Legal Notice Regarding Forward-Looking Statements

This press release contains "forward looking statements" within the meaning of the safe harbor provisions of the U.S. Private Securities Litigation Reform Act of 1995. Statements in this news release that are not historical facts are forward-looking statements that are subject to risks and uncertainties. Forward-looking statements are based on current facts and analyses and other information that are based on forecasts of future results, estimates of amounts not yet determined and assumptions of management. Forward looking statements are generally, but not always, identified by the words "expects", "plans", "anticipates", "believes", "intends", "estimates", "projects", "aims", "potential", "goal", "objective", "prospective", and similar expressions or that events or conditions "will", "would", "may", "can", "could" or "should" occur. Information concerning oil or natural gas reserve estimates may also be deemed to be forward looking statements, as it constitutes a prediction of what might be found to be present when and if a project is actually developed. Actual results may differ materially from those currently anticipated due to a number of factors beyond the reasonable control of the Company. It is important to note that actual outcomes and actual results could differ materially from those in such forward-looking statements.
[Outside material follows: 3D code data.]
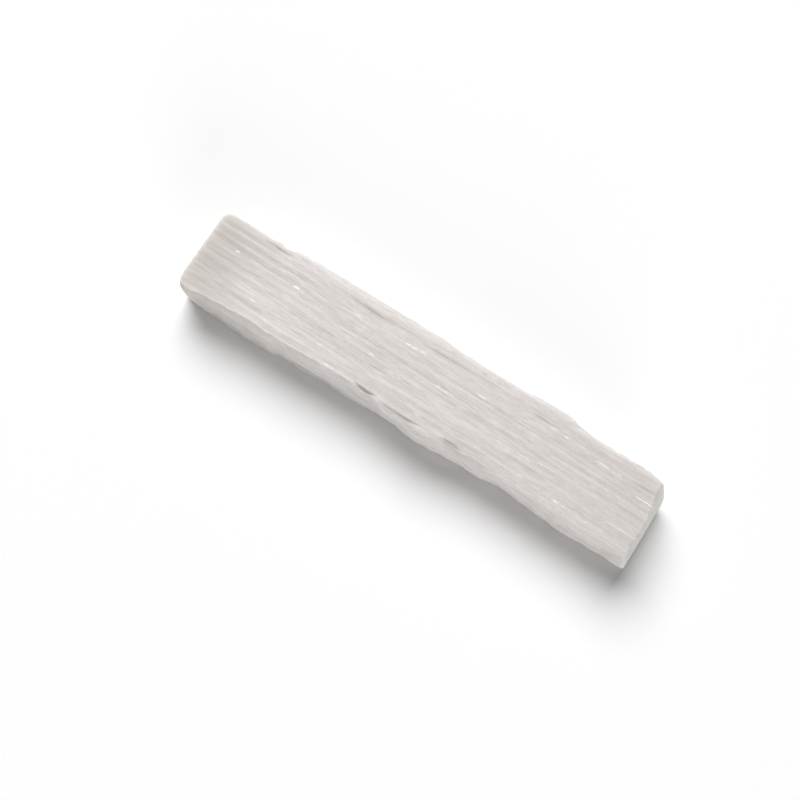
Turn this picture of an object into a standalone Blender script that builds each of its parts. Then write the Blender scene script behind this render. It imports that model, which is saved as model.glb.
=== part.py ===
"""Selenite blade: a raw stick of satin spar (white fibrous gypsum), split along its fibres and sawn off.

It lies on its broad face. +X runs along the fibres, +Y across the broad face and +Z up. The origin is on
the surface that it lies on, under the middle of the stick.
"""

import math

import bmesh
import bpy
from mathutils import Vector, noise

MM = 0.001

# Overall size
LENGTH = 152 * MM
WIDTH = 26 * MM
THICKNESS = 16.5 * MM

# How finely the block is divided: pieces along the fibres, across the broad face and up the sides
ALONG = 50
ACROSS = 24
UP = 12
END_CROWDING = 0.25

# The stick's long lines, as (distance along from the middle, how far it stands out past half the width), in
# mm. "far" is the +Y side and "near" the -Y side; an edge is the top of a side, a foot its lowest line.
FAR_EDGE = [
    (-76, -2.4), (-75.2, -1.0), (-72.5, -0.2), (-66, -0.3), (-55, -0.1), (-50, 0.8), (-39, 1.2), (-17, 1.7),
    (0, 1.9), (4, 1.4), (16, 1.2), (26, 1.3), (31, 2.0), (41.5, 2.3), (46, 0.8), (49, 0.5), (65, 0.9),
    (76, -0.3),
]
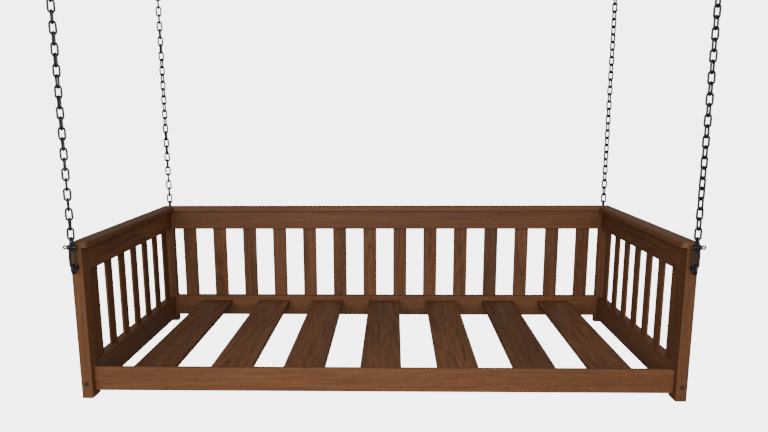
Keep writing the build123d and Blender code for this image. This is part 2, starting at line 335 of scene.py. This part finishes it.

Readers are cautioned not to place undue reliance on the forward-looking statements made in this press release. In evaluating these statements, you should consider the risks discussed, from time to time, in the reports we file with the U.S. Securities & Exchange Commission. For a discussion of some of the risks and important factors that could affect the Company's future results and financial condition, see the Company's Form 10-Ks and 10-Qs on file with the U.S. Securities & Exchange Commission.